The inscription on the back of this war-time photo reads: “Old Capitol Prison for Secesh N or S.”
After the war, in May 1867, the federal government sold the Old Capitol. With financial help from Lyman Trumbull of Illinois , George T. Brown, the sergeant-at-arms of the Senate, bought the property for $20,000. In 1869 Brown had the massive rear wing of the structure demolished, and the main section was remodeled into three large town houses in Second Empire style, with mansard roofs and appropriate Victorian doors and windows. The building was thereafter known as “Trumbull's Row.”
Frank Leslie's Illustrated Newspaper in March of 1880 gives us this look at "The Old Brick Capitol" after its post-war renovation.
But years have cycled into eternity, making war but a memory, peace a reality. The elegant homes of Judge Advocate General Dunn, Judge Field and ex-Governor Lowe form another trinity of human greatness found within the historic walls of this building of checkered career, presenting a delightful contrast between “now and then.”
In 1921 Trumbull's Row became the headquarters of the National Woman's Party. Elizabeth L. Chittick summed it up in her testimony before Congress in 1974.
On November 9, 1921, the National Woman's Party bought its first permanent headquarters, the Old Brick Capitol, from Charlotte Anita Whitney, and obtained a mortgage to pay for the property. Mrs. Alva Belmont, a prominent society woman, who had become a strong advocate of equal rights paid off the mortgage on September 30, 1922, and deeded the property to the National Woman's Party, with certain stipulations, some of which are: The property was never to be sold, mortgaged or encumbered; if taken under the power of eminent domain, the compensation paid must be reinvested in another building to be used for headquarters and the furthering of the advancement of women; if the National Capitol of the United States of America be moved to some place other than the District of Columbia, then the party would have the right to sell and dispose of the real estate, and the proceeds reinvested in unencumbered real estate in the National Capitol of the United States of America, wherever that might be.
Alva Belmont's Deed of the property to the National Woman's Party is on display at the Sewell-Belmont House, in which she sells the building(s) to the NWP for $1.
...the said party of the second part shall use and occupy the same for the advancement of women, and shall confine and limit to women the right to hold office or position of any kind, or to receive any salary in said organization...
Here's Alva Belmont (Mrs. Oliver Hazard Perry Belmont), speaking at the dedication ceremony in 1922. (LOC)
Justice Burton ends the story of this site with this summary:
Mrs. Alva Belmont (Mrs.
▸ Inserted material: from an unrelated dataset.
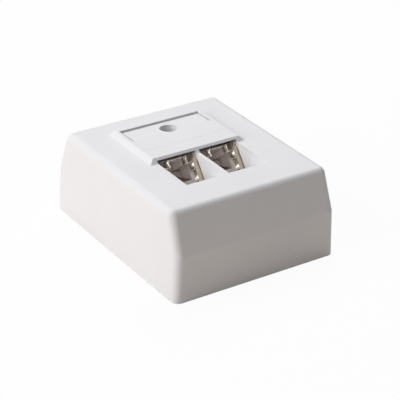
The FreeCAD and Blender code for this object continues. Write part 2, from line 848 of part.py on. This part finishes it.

Oliver Hazard Perry Belmont), having acquired the Old Brick Capitol property, presented it to the National Woman's Party as a permanent headquarters for their crusade for equal rights for women. Known as No. 21 First Street, N. E., it was cherished by that organization not only as a head-quarters but as an historical shrine. They embellished the grounds with a garden. When, in 1928, this site was selected for the Supreme Court Building, the National Woman's Party opposed the selection because it meant the removal of their historic building. The Senate adopted a resolution favoring the retention of their building and the abandonment of the proposal to build the Supreme Court Building there. However, Case No. 1911 in the Supreme Court of the District of Columbia resulted in the condemnation of the property and an award to the National Woman's Party of substantially $300,000 as just compensation for the taking of it. Thereupon moved to its present headquarters in the historic mansion on the northwest corner of Constitution Avenue (old B Street and Second Street, N.E.)
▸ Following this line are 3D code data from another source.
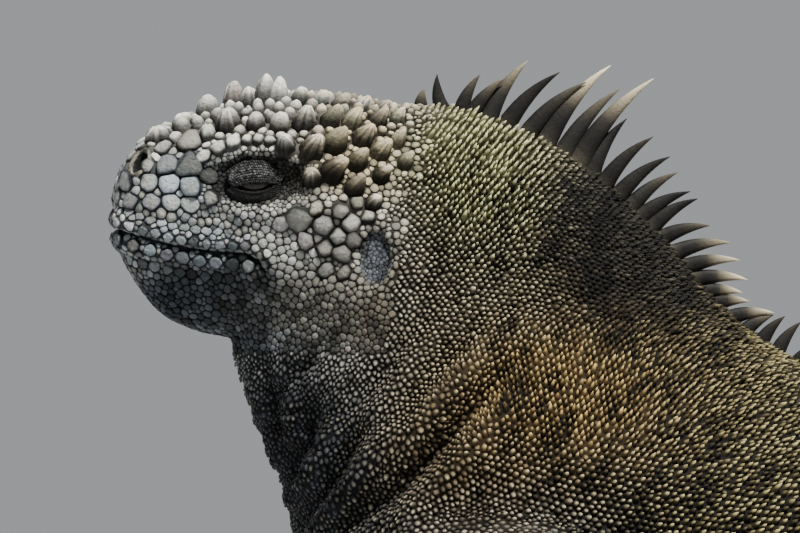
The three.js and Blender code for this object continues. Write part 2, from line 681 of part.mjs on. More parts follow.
function toe(start, heading, length, radius, claw, side) {
  const way = new THREE.Vector3(-Math.cos(heading), side * Math.sin(heading), 0);
  const up = new THREE.Vector3(0, 0, 1);
  const across = new THREE.Vector3().crossVectors(way, up).normalize();
  const stretch = [-6, 0.4 * length, length];
  const heights = [4.8, 5.4, 3];
  const sizes = [1, 0.97, 0.76];
  const sides = 5;
  const rings = stretch.map((reach, i) => {
    const centre = start.clone().addScaledVector(way, reach).setZ(heights[i]);
    return Array.from({ length: sides }, (_, s) => {
      const angle = (2 * Math.PI * (s + 0.5)) / sides;
      const point = centre.clone().addScaledVector(across, radius * sizes[i] * Math.cos(angle));
      return point.addScaledVector(up, radius * sizes[i] * Math.sin(angle) * 0.95);
    });
  });
  const { width, thick, bow, sunk, height, dip, at } = clawShape;
  const base = start.clone().addScaledVector(way, length * at).setZ(height);
  const direction = way.clone().addScaledVector(up, -dip).normalize();
  const nail = spike({ root: base, direction, side: across, length: claw, width, thick, bow, sides: 4, sunk });
  return joined([solidOver(rings), nail]);
}

function legNodes(plan, side) {
  const label = side < 0 ? "left" : "right";
  const { solid, points } = limb(plan, side, plan.strides[label]);
  const bend = points[plan.bend];
  const ankle = points.at(-1);
  const upperWay = bend.clone().sub(points[0]).normalize();
  const lowerWay = ankle.clone().sub(bend).normalize();
  const footWay = new THREE.Vector3(-Math.cos(plan.heading), side * Math.sin(plan.heading), -ankleDip);
  footWay.normalize();
  const elbowCut = { point: bend, normal: upperWay.clone().add(lowerWay) };
  const aboveAnkle = ankle.clone().addScaledVector(lowerWay, -1);
  const ankleCut = { point: aboveAnkle, normal: lowerWay.clone().add(footWay) };
  const palm = plan.palm;
  const sole = ankle.clone().addScaledVector(footWay, palm.length * 0.5).setZ(palm.high * 0.8);
  const palmHalves = new THREE.Vector3(palm.length * 0.75, palm.wide, palm.high);
  const pad = blob(sole, palmHalves, new THREE.Euler(0, 0, -side * plan.heading), 8);
  const heelHalves = new THREE.Vector3().setScalar(heel.radius);
  const heelBall = blob(ankle.clone().setZ(heel.height), heelHalves, undefined, 8);
  const knuckles = ankle.clone().addScaledVector(footWay, palm.length);
  const across = new THREE.Vector3(side * footWay.y, -side * footWay.x, 0).normalize();
  const toes = plan.toes.map(({ length, turn }, n) => {
    const start = knuckles.clone().addScaledVector(across, (n - 2) * palm.wide * toeFan.apart);
    start.addScaledVector(footWay, -toeFan.setBack * (n - 2) ** 2);
    const claw = plan.claw * (0.85 + length / 200);
    return toe(start, plan.heading + turn, length, plan.toeRadius, claw, side);
  });
  const socket = joined([loft(bodySections, 1, bodySides, gap), tailLoft(tailSteps, tailSides)]);
  const upper = before(solid, elbowCut).subtract(socket);
  const lower = before(beyond(solid, elbowCut), ankleCut);
  const foot = beyond(joined([solid, pad, heelBall, ...toes]), ankleCut);
  return [
    [`${plan.parts[0]}_${label}`, aboveFloor(upper), colours.leg],
    [`${plan.parts[1]}_${label}`, aboveFloor(lower), colours.leg],
    [`${plan.parts[2]}_${label}`, aboveFloor(foot), colours.foot],
  ];
}

// The finished group: one named mesh for each part.
const root = new THREE.Group();
function addNode(name, solid, colour, roughness = 0.85) {
  const material = new THREE.MeshStandardMaterial({ color: colour, roughness, metalness: 0 });
  const mesh = new THREE.Mesh(geometryOf(solid), material);
  mesh.name = name;
  root.add(mesh);
}

addNode("head", headSolid, colours.head);
addNode("lower_jaw", jawSolid, colours.jaw);
for (const side of [-1, 1]) {
  const ball = blob(eyeMiddle(side), new THREE.Vector3().setScalar(eye.radius), undefined, eyeFine);
  addNode(side < 0 ? "eye_left" : "eye_right", ball, colours.eye, 0.15);
}

axialNames.forEach((name, i) => {
  const [from, to] = [axialCuts[i - 1], axialCuts[i]];
  const spines = crestOn(from ?? napeCut, to, crest);
  const front = from ? beyond(whole, from) : whole.subtract(slab(headOutline(gap)));
  const slice = to ? before(front, to) : front;
  addNode(name, aboveFloor(joined([slice, ...spines])), axialColours[i] ?? colours.tail);
});

for (const side of [-1, 1]) {
  for (const plan of [foreleg, hindleg]) {
    for (const [name, solid, colour] of legNodes(plan, side)) addNode(name, solid, colour);
  }
}

export default root;
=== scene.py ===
import bpy
import bmesh
import math
import time
import numpy as np
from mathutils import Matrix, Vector
from mathutils.bvhtree import BVHTree
from mathutils.kdtree import KDTree


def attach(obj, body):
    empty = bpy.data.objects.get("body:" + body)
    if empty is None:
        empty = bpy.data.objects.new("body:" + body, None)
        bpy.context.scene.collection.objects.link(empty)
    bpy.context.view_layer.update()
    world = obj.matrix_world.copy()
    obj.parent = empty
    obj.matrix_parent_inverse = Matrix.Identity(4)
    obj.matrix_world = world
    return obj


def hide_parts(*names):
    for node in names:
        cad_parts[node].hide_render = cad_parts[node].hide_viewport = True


# A marine iguana in life size. Shapes are worked out in millimetres, as [behind the snout tip, out, height].
started = time.time()
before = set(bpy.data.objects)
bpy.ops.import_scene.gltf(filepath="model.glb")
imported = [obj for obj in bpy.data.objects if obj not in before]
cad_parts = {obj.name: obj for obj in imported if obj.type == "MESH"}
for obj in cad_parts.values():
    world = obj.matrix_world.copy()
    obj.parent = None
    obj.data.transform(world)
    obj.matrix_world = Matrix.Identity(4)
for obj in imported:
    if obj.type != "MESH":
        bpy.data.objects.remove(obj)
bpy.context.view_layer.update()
dice = np.random.default_rng(11)
mm = 0.001
snoutX = -335.0  # the tip of the snout in the frame


def stage(words):
    print(f"{time.time() - started:6.1f} s  {words}")


# Small numeric helpers
def ease(low, high, value):
    t = np.clip((value - low) / (high - low), 0, 1)
    return t * t * (3 - 2 * t)


def unit(vectors):
    return vectors / np.maximum(np.linalg.norm(vectors, axis=-1, keepdims=True), 1e-9)


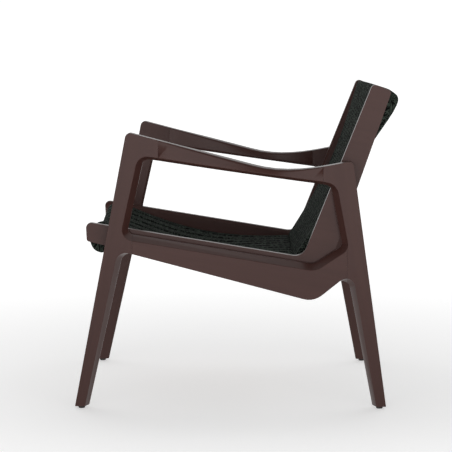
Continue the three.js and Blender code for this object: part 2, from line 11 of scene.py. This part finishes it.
import bmesh
import bpy
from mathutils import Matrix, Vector


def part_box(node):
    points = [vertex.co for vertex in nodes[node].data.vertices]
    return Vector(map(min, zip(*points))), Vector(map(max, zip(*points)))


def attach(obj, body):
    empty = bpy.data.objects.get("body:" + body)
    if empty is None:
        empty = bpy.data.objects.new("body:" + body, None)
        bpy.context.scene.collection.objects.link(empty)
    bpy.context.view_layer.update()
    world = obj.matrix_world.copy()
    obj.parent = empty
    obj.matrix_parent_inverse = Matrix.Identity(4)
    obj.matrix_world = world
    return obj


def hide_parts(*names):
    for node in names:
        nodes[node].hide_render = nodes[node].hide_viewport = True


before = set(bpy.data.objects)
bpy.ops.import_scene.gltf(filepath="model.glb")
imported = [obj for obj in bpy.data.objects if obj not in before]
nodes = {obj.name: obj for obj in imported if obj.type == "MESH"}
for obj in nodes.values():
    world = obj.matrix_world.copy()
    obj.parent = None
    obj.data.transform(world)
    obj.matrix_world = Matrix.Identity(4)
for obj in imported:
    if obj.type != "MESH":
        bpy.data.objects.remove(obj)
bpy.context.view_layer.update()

print("pieces in the packed chair:", len(nodes))

# %% [markdown]
# ## Camera
# The camera comes first, because it decides which faces matter most. A long lens from four
# metres away keeps the two side frames almost the same size, so both outlines stay readable.
# The camera is just above the chair and looks down a little, so the scooped seat stays visible.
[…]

As the U.S. Government moved in 1929 to tear down the old buildings to make way for a new Supreme Court Building, a disagreement of the “Ship of Theseus”-type broke out over whether NWP headquarters at 21 First Street was really the same building as the Old Capitol. The NWP certainly believed their headquarters was the Old Capitol. The plaque between the front windows of NWP headquarters in this 1928 photo identifies the building as the Brick Capitol and tells the familiar story.
The plaque pre-dates the NWP at this location. Ellen Spencer Mussey noticed it on the old building and recorded the inscription in her April 1912 article in the American Monthly Magazine, Historic Washington.
The Treasury Dept. concluded that NWP headquarters (Trumbull's Row) was not the historic building that had hosted the Congress after 1814 and had been The Old Capitol Prison. No extra money for historic value was added to the eminent domain compensation given to the NWP by the government. In the photo below Attorney General, Wm. D. Mitchell presents a check to members of the National Woman's Party on March 16, 1929.
Eyewitness accounts, including Du Puy's report that there was some Flemish bond brick work under the stucco exterior near the foundations. John Clagett Proctor and the Association of Oldest Inhabitants argue that the presence of original structure is enough to justify considering Trumbull's Row to be the same building as the Old Capitol. Ultimately, it's a cultural not a material question. If the Association of Oldest Inhabitants and the National Woman's Party can agree on the historicity of the old building, I have to go along.
The site today is occupied by the Supreme Court of the United States.